W is for Chuck Woolery, the all-American matinee idol who hosted Scrabble, the game show! Yes, there was even a TV show, which ran from 1984 to 1990, and again in 1993. The format was more like a crossword, in that contestants had to solve a clue to guess the pre-assigned word, then drag their tiles into place on a giant board. The tagline promised "The Crossword Game You've Played All Your Life, But Never Quite Like This!" But in the end, people found they were quite happy doing crosswords by themselves at home, and it was dropped.
X is for, um, xylophone. Yes, "x" is the nightmare letter of the alphabet – it's the only reason the xylophone still exists as an instrument, kept alive by authors of children's alphabet books. Thankfully there's only one "x" in Scrabble, and it scores 8.

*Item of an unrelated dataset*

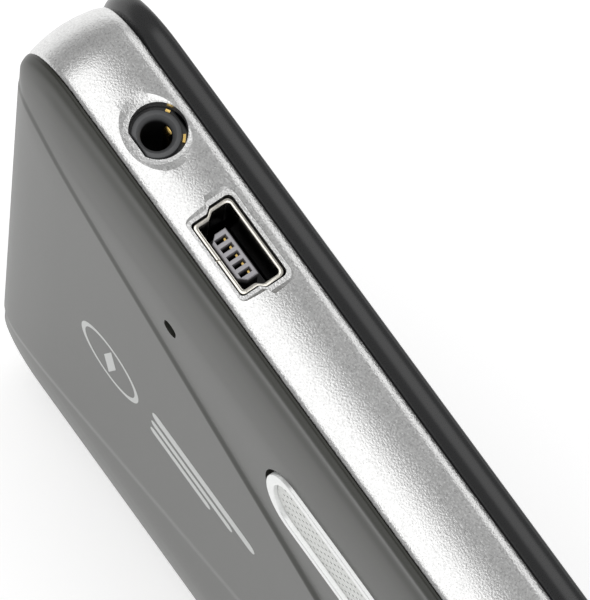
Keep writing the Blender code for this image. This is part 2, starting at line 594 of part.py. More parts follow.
# ---------------------------------------------------------------- headphone socket
jack = box("jack_body", (JACK_X - 3.0, -2.42, 71.6), (JACK_X + 3.0, 2.20, 82.5), "jack_plastic", bevel=0.15, segments=1)
join(jack, prism("jack_barrel", [d_outline(2.0, 1.65, 32, JACK_X, JACK_Y)], 81.5, JACK_FACE, 'XY', coll=cutters))
cut_cyl(jack, "jack_bore", 1.28, 12.5, (JACK_X, JACK_Y, 79.2), 'Z', 28)
boolean(jack, cone("cut_jack_lead_in", 1.28, 1.70, 0.40, (JACK_X, JACK_Y, JACK_FACE - 0.04), 'Z', 28, coll=cutters))
cut_box(jack, "jack_way_tip", (JACK_X - 0.55, -1.95, 73.4), (JACK_X + 0.55, -0.9, 81.9))
cut_box(jack, "jack_way_ring", (JACK_X - 0.55, 0.9, 73.4), (JACK_X + 0.55, 1.75, 79.5))
tip = box("jack_contact_tip", (JACK_X - 0.45, -1.75, 73.8), (JACK_X + 0.45, -1.25, 81.4), "gold", bevel=0.12, segments=1)
box("jack_contact_ring", (JACK_X - 0.45, 1.20, 73.8), (JACK_X + 0.45, 1.62, 79.0), "gold", bevel=0.12, segments=1)
prism("jack_contact_sleeve", [arc_ring(2.07, 2.33, 212, 328, 10, JACK_X, JACK_Y)], 82.56, 82.80, 'XY', "gold")

# ---------------------------------------------------------------- reset switch
rs = box("reset_switch", (RESET_X - 1.6, 3.16, RESET_Z - 1.6), (RESET_X + 1.6, 3.72, RESET_Z + 1.6), "steel",
         bevel=0.1, segments=1)
cut_cyl(rs, "reset_bore", 0.65, 1.0, (RESET_X, 3.80, RESET_Z), 'Y', 16)
rp = cone("reset_plunger", 0.5, 0.5, 0.50, (RESET_X, 3.82, RESET_Z), 'Y', 16, "black_plastic")
set_origin(rp, (RESET_X, 4.07, RESET_Z))

# ---------------------------------------------------------------- power button
cap = prism("power_button", [rounded_rect(4.5, 1.2, 1.1, 5, POWER_X, POWER_Y)], 82.0, HEIGHT + 0.25, 'XY',
            "silver_plastic")
join(cap, box("power_flange", (POWER_X - 5.4, POWER_Y - 1.7, 81.85), (POWER_X + 5.4, POWER_Y + 1.7, 82.53), coll=cutters))
set_origin(cap, (POWER_X, POWER_Y, HEIGHT + 0.25))
sw = box("power_switch", (POWER_X - 2.2, 0.20, 77.4), (POWER_X + 2.2, 2.22, 80.8), "steel", bevel=0.1, segments=1)
cut_cyl(sw, "power_bore", 0.75, 2.0, (POWER_X, 1.1, 80.9), 'Z', 16)
pp = cone("power_plunger", 0.6, 0.6, 1.40, (POWER_X, 1.1, 81.08), 'Z', 16, "black_plastic")
set_origin(pp, (POWER_X, 1.1, 81.78))

# ---------------------------------------------------------------- memory card
sock = box("card_socket", (CARD_X - 6.6, CARD_Y - 0.85, 67.6), (CARD_X + 6.6, 2.22, 81.9), "steel")
cut_box(sock, "card_way", (CARD_X - 5.7, CARD_Y - 0.55, 68.2), (CARD_X + 5.7, CARD_Y + 0.55, 83.0))
card = prism("memory_card", [[(CARD_X - 5.5, 68.6), (CARD_X + 5.5, 68.6), (CARD_X + 5.5, 83.8), (CARD_X - 4.0, 83.8),
                              (CARD_X - 4.0, 75.2), (CARD_X - 5.5, 73.7)]],
             CARD_Y - 0.42, CARD_Y + 0.42, 'XZ', "black_plastic")
set_origin(card, (CARD_X, CARD_Y, 83.8))
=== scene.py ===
import json
import math
import bpy
import bmesh
import numpy as np
from mathutils import Matrix, Vector


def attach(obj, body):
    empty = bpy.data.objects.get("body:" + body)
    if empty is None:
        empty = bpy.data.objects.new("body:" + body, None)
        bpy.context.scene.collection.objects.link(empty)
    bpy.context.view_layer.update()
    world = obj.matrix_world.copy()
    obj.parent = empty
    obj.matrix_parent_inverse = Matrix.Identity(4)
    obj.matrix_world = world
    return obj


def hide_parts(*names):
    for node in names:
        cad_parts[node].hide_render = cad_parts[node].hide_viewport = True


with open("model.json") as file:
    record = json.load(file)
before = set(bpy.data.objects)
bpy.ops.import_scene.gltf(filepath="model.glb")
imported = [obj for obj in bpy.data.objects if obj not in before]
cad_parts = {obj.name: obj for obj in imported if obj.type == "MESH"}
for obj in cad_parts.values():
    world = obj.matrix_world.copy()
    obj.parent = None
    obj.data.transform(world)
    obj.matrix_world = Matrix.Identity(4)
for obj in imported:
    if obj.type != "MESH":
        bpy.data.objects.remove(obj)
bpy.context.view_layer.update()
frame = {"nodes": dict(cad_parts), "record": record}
NODES = frame["nodes"]
MM = 0.001
scene = bpy.context.scene

# dimensions, in millimetres, the same as the solids'
HALF_X, MID_Z, HEIGHT = 67.0, 42.0, 84.0
BAND_BACK, BAND_FRONT = 3.25, -3.30
USB_X, USB_BACK, USB_FACE = 42.90, 2.13, 83.45
JACK_X, JACK_Y, JACK_FACE, HOLE_Y = 54.15, -0.04, 83.15, -0.19
RESET_X, RESET_Z = 43.57, 69.30
GRILLE_X, GRILLE_Z, GRILLE_H, GRILLE_END, GRILLE_FACE = 29.80, 66.05, 4.95, 3.2, 5.68
POWER_X, POWER_Y = -52.0, 0.25
CARD_X, CARD_Y = -37.0, 1.35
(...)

Y is for Mamadou Youck, the young Senegalese player who caused a hoo-ha at the 2008 Francophone Scrabble World Championships for lying about his age. Scrabble is considered a sport in Senegal, and is given the same status as football. Despite having a literacy rate of just 40 per cent, Senegal holds nine world titles in Scrabble. Youck had been crowned winner of the "blitz" category for 14- to 15-year-olds, when organisers discovered he was actually 16. In the "blitz" round, players are limited to one minute per move, which sounds like a very good idea that should be adopted worldwide.
Z is for Zyzzyva, a computer program used by Scrabble nerds for learning words. Named after a rare snouted weevil, the program calls itself "the last word in word study". It's also the last word you're ever likely to play, given that it would require the only "z", both "y"s, and both blanks. Still, it would get you 149 if played on the triple.